In episode six, the cast participated in a cultural exchange event aboard the Karaka sailing ship. During this segment, Dilraba Dilmurat wore traditional Uyghur attire and performed an ethnic dance. This clip was widely shared on social media by Foreign Ministry spokesperson and deputy director of the Information Department Wang Wenbin, as well as the Ministry's Department of Latin America and the Caribbean, describing the performance as “dazzling.” The Embassy of the People's Republic of China in the Kingdom of Saudi Arabia praised the show for portraying the vast theme of the Belt and Road Initiative through relatable, understandable, and emotionally resonant everyday details from a grassroots and public perspective, thus telling a credible, charming, and respectable image of China.
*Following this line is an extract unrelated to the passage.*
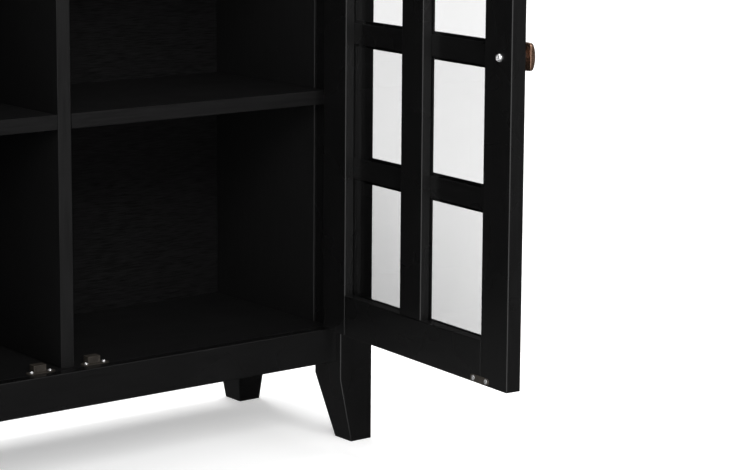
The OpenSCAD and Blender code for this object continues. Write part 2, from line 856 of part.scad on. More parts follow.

Media outlets noted that, compared to previous seasons which emphasized conflicts and disputes among the cast, this season focused more on positive emotional values, effective communication between guests, and showcasing their most authentic interactions during the journey. Coupled with the production team’s efforts to create a more autonomous and genuine travel experience, as well as cultural exchanges with foreigners, these factors contributed to the season's high popularity and favorable reputation.